WHAT IS EXPECTED: Can all of these lines be returned exactly?

========

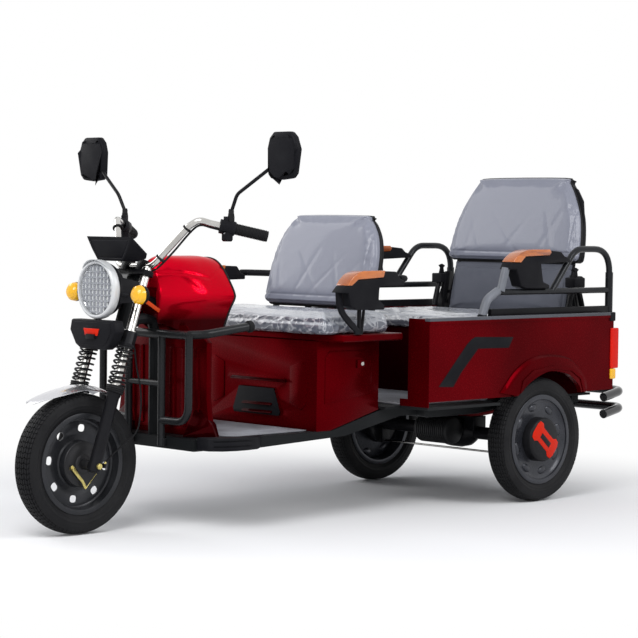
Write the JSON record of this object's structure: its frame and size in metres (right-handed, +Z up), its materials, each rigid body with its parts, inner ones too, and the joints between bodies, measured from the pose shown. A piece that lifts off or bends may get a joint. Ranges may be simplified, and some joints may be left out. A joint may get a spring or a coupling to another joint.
{
  "type": "electric cargo tricycle",
  "caption": "Three-wheeled electric carrier: sprung raked fork, hooded lamp, driver's seat on a battery box, rear bench body with side rails.",
  "frame": {"origin": "on the ground under the middle of the vehicle's box", "axes": "+X the vehicle's left, +Y towards its rear, +Z up"},
  "size_m": [1.124, 2.5899, 1.315],
  "materials": {
    "red_paint": "deep metallic red lacquer",
    "black_paint": "black enamel",
    "frame_paint": "dark grey enamel",
    "steel": "dark metallic tube",
    "spring_steel": "black spring steel",
    "chrome": "polished",
    "alloy": "satin",
    "silver_plastic": "silver lacquer",
    "black_plastic": "moulded",
    "tyre": "black tread rubber",
    "rubber": "moulded",
    "seat_cover": "grey seat cover under clear film",
    "lens": "clear ribbed lens",
    "amber": "amber lens",
    "tail_red": "red lens",
    "battery_case": "moulded case"
  },
  "bodies": {
    "chassis": {"main_frame": "frame_paint", "front_guard": "black_paint", "leg_shield": "red_paint", "tank_cowl": "red_paint", "seat_box": "red_paint", "battery_pack": "battery_case", "bench_box": "red_paint", "bench_cushion": "seat_cover", "rear_bumper": "steel", "side_step_left": "black_plastic", "side_step_right": "black_plastic", "cargo_side_left": "red_paint", "cargo_side_right": "red_paint", "handrail_left": "steel", "handrail_right": "steel", "rear_armrest_left": "black_plastic", "rear_armrest_right": "black_plastic", "backrest_hinge_left": "black_paint", "backrest_hinge_right": "black_paint", "tail_light_left": "tail_red", "tail_light_right": "tail_red", "leaf_spring_left": "red_paint", "leaf_spring_right": "red_paint"},
    "front_seat": {"seat_lid": "red_paint", "front_cushion": "seat_cover", "front_backrest": "seat_cover", "front_backrest_frame": "black_plastic", "front_armrest_left": "black_plastic", "front_armrest_right": "black_plastic"},
    "rear_back": {"rear_backrest": "seat_cover", "rear_backrest_board": "black_plastic"},
    "tailgate": {"tailgate": "red_paint"},
    "brake_pedal": {"brake_pedal": "black_paint"},
    "steering": {"fork_upper": "alloy", "handlebar": "chrome", "left_grip": "rubber", "headlight_bucket": "black_plastic", "headlight_bezel": "silver_plastic", "headlight_lens": "lens", "dash_hood": "black_plastic", "beak_cover": "black_plastic", "switch_housing_left": "black_plastic", "switch_housing_right": "black_plastic", "turn_signal_left": "amber", "turn_signal_right": "amber"},
    "throttle": {"throttle_grip": "rubber"},
    "mirror_left": {"mirror_left": "black_plastic"},
    "mirror_right": {"mirror_right": "black_plastic"},
    "fork_lower": {"fork_legs": "alloy", "front_fender": "silver_plastic", "front_brake_cable": "rubber", "fork_spring_left": "spring_steel", "fork_spring_right": "spring_steel"},
    "front_wheel": {"front_tyre": "tyre", "front_rim": "alloy"},
    "rear_axle": {"axle_housing": "black_paint"},
    "rear_wheel_left": {"rear_tyre_left": "tyre", "rear_rim_left": "alloy"},
    "rear_wheel_right": {"rear_tyre_right": "tyre", "rear_rim_right": "alloy"}
  },
  "joints": [
    {"name": "steering_turn", "type": "hinge", "parent": "chassis", "child": "steering", "pos_m": [0, -0.82715, 0.83056], "axis": [0, 0.3173, 0.9483], "range_deg": [-35, 35]},
    {"name": "fork_travel", "type": "slide", "parent": "steering", "child": "fork_lower", "axis": [0, 0.3173, 0.9483], "range_m": [-0.01, 0.045], "stiffness_N_per_m": 25000, "springref_m": -0.039, "deforming": ["fork_spring_left", "fork_spring_right", "front_brake_cable"]},
    {"name": "front_wheel_spin", "type": "hinge", "parent": "fork_lower", "child": "front_wheel", "pos_m": [0, -1.065, 0.23], "axis": [1, 0, 0], "continuous": true},
    {"name": "rear_axle_travel", "type": "slide", "parent": "chassis", "child": "rear_axle", "axis": [0, 0, 1], "range_m": [-0.015, 0.025], "stiffness_N_per_m": 60000, "springref_m": -0.047, "deforming": ["leaf_spring_left", "leaf_spring_right"]},
    {"name": "rear_wheel_left_spin", "type": "hinge", "parent": "rear_axle", "child": "rear_wheel_left", "pos_m": [0.412, 0.757, 0.23], "axis": [1, 0, 0], "continuous": true},
    {"name": "rear_wheel_right_spin", "type": "hinge", "parent": "rear_axle", "child": "rear_wheel_right", "pos_m": [-0.412, 0.757, 0.23], "axis": [1, 0, 0], "continuous": true},
    {"name": "throttle_twist", "type": "hinge", "parent": "steering", "child": "throttle", "pos_m": [-0.27717, -0.64304, 1.00237], "axis": [-0.592, 0.7859, -0.1786], "range_deg": [0, 65], "stiffness_Nm_per_rad": 0.35, "springref_deg": -17.19},
    {"name": "mirror_left_swivel", "type": "hinge", "parent": "steering", "child": "mirror_left", "pos_m": [0.2616, -0.6637, 1.03937], "axis": [0, 0, 1], "range_deg": [-35, 35]},
    {"name": "mirror_right_swivel", "type": "hinge", "parent": "steering", "child": "mirror_right", "pos_m": [-0.2616, -0.6637, 1.03937], "axis": [0, 0, 1], "range_deg": [-35, 35]},
    {"name": "front_seat_lift", "type": "hinge", "parent": "chassis", "child": "front_seat", "pos_m": [0, -0.265, 0.6175], "axis": [1, 0, 0], "range_deg": [0, 38]},
    {"name": "rear_back_fold", "type": "hinge", "parent": "chassis", "child": "rear_back", "pos_m": [0, 1.092, 0.75], "axis": [1, 0, 0], "range_deg": [0, 98]},
    {"name": "tailgate_drop", "type": "hinge", "parent": "chassis", "child": "tailgate", "pos_m": [0, 1.175, 0.4065], "axis": [1, 0, 0], "range_deg": [-90, 0]},
    {"name": "brake_pedal_press", "type": "hinge", "parent": "chassis", "child": "brake_pedal", "pos_m": [-0.09, -0.665, 0.335], "axis": [1, 0, 0], "range_deg": [-20, 0], "stiffness_Nm_per_rad": 8, "springref_deg": 14.32}
  ]
}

========

WORKED ANSWER:
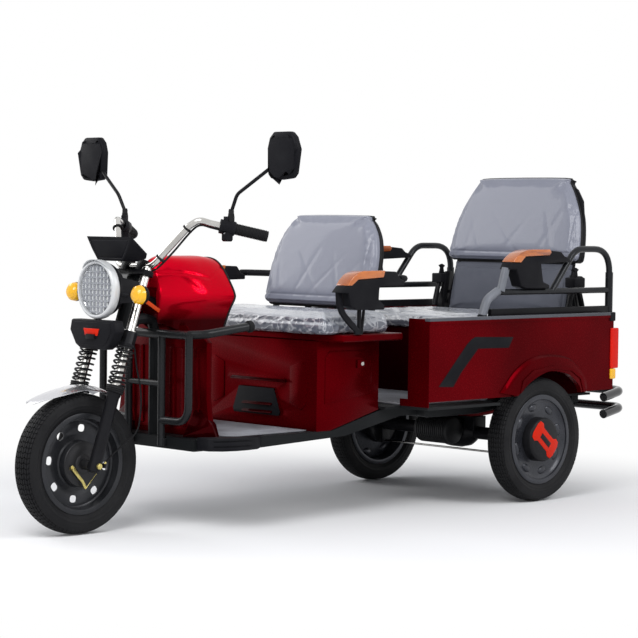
Write the JSON record of this object's structure: its frame and size in metres (right-handed, +Z up), its materials, each rigid body with its parts, inner ones too, and the joints between bodies, measured from the pose shown. A piece that lifts off or bends may get a joint. Ranges may be simplified, and some joints may be left out. A joint may get a spring or a coupling to another joint.
{
  "type": "electric cargo tricycle",
  "caption": "Three-wheeled electric carrier: sprung raked fork, hooded lamp, driver's seat on a battery box, rear bench body with side rails.",
  "frame": {"origin": "on the ground under the middle of the vehicle's box", "axes": "+X the vehicle's left, +Y towards its rear, +Z up"},
  "size_m": [1.124, 2.5899, 1.315],
  "materials": {
    "red_paint": "deep metallic red lacquer",
    "black_paint": "black enamel",
    "frame_paint": "dark grey enamel",
    "steel": "dark metallic tube",
    "spring_steel": "black spring steel",
    "chrome": "polished",
    "alloy": "satin",
    "silver_plastic": "silver lacquer",
    "black_plastic": "moulded",
    "tyre": "black tread rubber",
    "rubber": "moulded",
    "seat_cover": "grey seat cover under clear film",
    "lens": "clear ribbed lens",
    "amber": "amber lens",
    "tail_red": "red lens",
    "battery_case": "moulded case"
  },
  "bodies": {
    "chassis": {"main_frame": "frame_paint", "front_guard": "black_paint", "leg_shield": "red_paint", "tank_cowl": "red_paint", "seat_box": "red_paint", "battery_pack": "battery_case", "bench_box": "red_paint", "bench_cushion": "seat_cover", "rear_bumper": "steel", "side_step_left": "black_plastic", "side_step_right": "black_plastic", "cargo_side_left": "red_paint", "cargo_side_right": "red_paint", "handrail_left": "steel", "handrail_right": "steel", "rear_armrest_left": "black_plastic", "rear_armrest_right": "black_plastic", "backrest_hinge_left": "black_paint", "backrest_hinge_right": "black_paint", "tail_light_left": "tail_red", "tail_light_right": "tail_red", "leaf_spring_left": "red_paint", "leaf_spring_right": "red_paint"},
    "front_seat": {"seat_lid": "red_paint", "front_cushion": "seat_cover", "front_backrest": "seat_cover", "front_backrest_frame": "black_plastic", "front_armrest_left": "black_plastic", "front_armrest_right": "black_plastic"},
    "rear_back": {"rear_backrest": "seat_cover", "rear_backrest_board": "black_plastic"},
    "tailgate": {"tailgate": "red_paint"},
    "brake_pedal": {"brake_pedal": "black_paint"},
    "steering": {"fork_upper": "alloy", "handlebar": "chrome", "left_grip": "rubber", "headlight_bucket": "black_plastic", "headlight_bezel": "silver_plastic", "headlight_lens": "lens", "dash_hood": "black_plastic", "beak_cover": "black_plastic", "switch_housing_left": "black_plastic", "switch_housing_right": "black_plastic", "turn_signal_left": "amber", "turn_signal_right": "amber"},
    "throttle": {"throttle_grip": "rubber"},
    "mirror_left": {"mirror_left": "black_plastic"},
    "mirror_right": {"mirror_right": "black_plastic"},
    "fork_lower": {"fork_legs": "alloy", "front_fender": "silver_plastic", "front_brake_cable": "rubber", "fork_spring_left": "spring_steel", "fork_spring_right": "spring_steel"},
    "front_wheel": {"front_tyre": "tyre", "front_rim": "alloy"},
    "rear_axle": {"axle_housing": "black_paint"},
    "rear_wheel_left": {"rear_tyre_left": "tyre", "rear_rim_left": "alloy"},
    "rear_wheel_right": {"rear_tyre_right": "tyre", "rear_rim_right": "alloy"}
  },
  "joints": [
    {"name": "steering_turn", "type": "hinge", "parent": "chassis", "child": "steering", "pos_m": [0, -0.82715, 0.83056], "axis": [0, 0.3173, 0.9483], "range_deg": [-35, 35]},
    {"name": "fork_travel", "type": "slide", "parent": "steering", "child": "fork_lower", "axis": [0, 0.3173, 0.9483], "range_m": [-0.01, 0.045], "stiffness_N_per_m": 25000, "springref_m": -0.039, "deforming": ["fork_spring_left", "fork_spring_right", "front_brake_cable"]},
    {"name": "front_wheel_spin", "type": "hinge", "parent": "fork_lower", "child": "front_wheel", "pos_m": [0, -1.065, 0.23], "axis": [1, 0, 0], "continuous": true},
    {"name": "rear_axle_travel", "type": "slide", "parent": "chassis", "child": "rear_axle", "axis": [0, 0, 1], "range_m": [-0.015, 0.025], "stiffness_N_per_m": 60000, "springref_m": -0.047, "deforming": ["leaf_spring_left", "leaf_spring_right"]},
    {"name": "rear_wheel_left_spin", "type": "hinge", "parent": "rear_axle", "child": "rear_wheel_left", "pos_m": [0.412, 0.757, 0.23], "axis": [1, 0, 0], "continuous": true},
    {"name": "rear_wheel_right_spin", "type": "hinge", "parent": "rear_axle", "child": "rear_wheel_right", "pos_m": [-0.412, 0.757, 0.23], "axis": [1, 0, 0], "continuous": true},
    {"name": "throttle_twist", "type": "hinge", "parent": "steering", "child": "throttle", "pos_m": [-0.27717, -0.64304, 1.00237], "axis": [-0.592, 0.7859, -0.1786], "range_deg": [0, 65], "stiffness_Nm_per_rad": 0.35, "springref_deg": -17.19},
    {"name": "mirror_left_swivel", "type": "hinge", "parent": "steering", "child": "mirror_left", "pos_m": [0.2616, -0.6637, 1.03937], "axis": [0, 0, 1], "range_deg": [-35, 35]},
    {"name": "mirror_right_swivel", "type": "hinge", "parent": "steering", "child": "mirror_right", "pos_m": [-0.2616, -0.6637, 1.03937], "axis": [0, 0, 1], "range_deg": [-35, 35]},
    {"name": "front_seat_lift", "type": "hinge", "parent": "chassis", "child": "front_seat", "pos_m": [0, -0.265, 0.6175], "axis": [1, 0, 0], "range_deg": [0, 38]},
    {"name": "rear_back_fold", "type": "hinge", "parent": "chassis", "child": "rear_back", "pos_m": [0, 1.092, 0.75], "axis": [1, 0, 0], "range_deg": [0, 98]},
    {"name": "tailgate_drop", "type": "hinge", "parent": "chassis", "child": "tailgate", "pos_m": [0, 1.175, 0.4065], "axis": [1, 0, 0], "range_deg": [-90, 0]},
    {"name": "brake_pedal_press", "type": "hinge", "parent": "chassis", "child": "brake_pedal", "pos_m": [-0.09, -0.665, 0.335], "axis": [1, 0, 0], "range_deg": [-20, 0], "stiffness_Nm_per_rad": 8, "springref_deg": 14.32}
  ]
}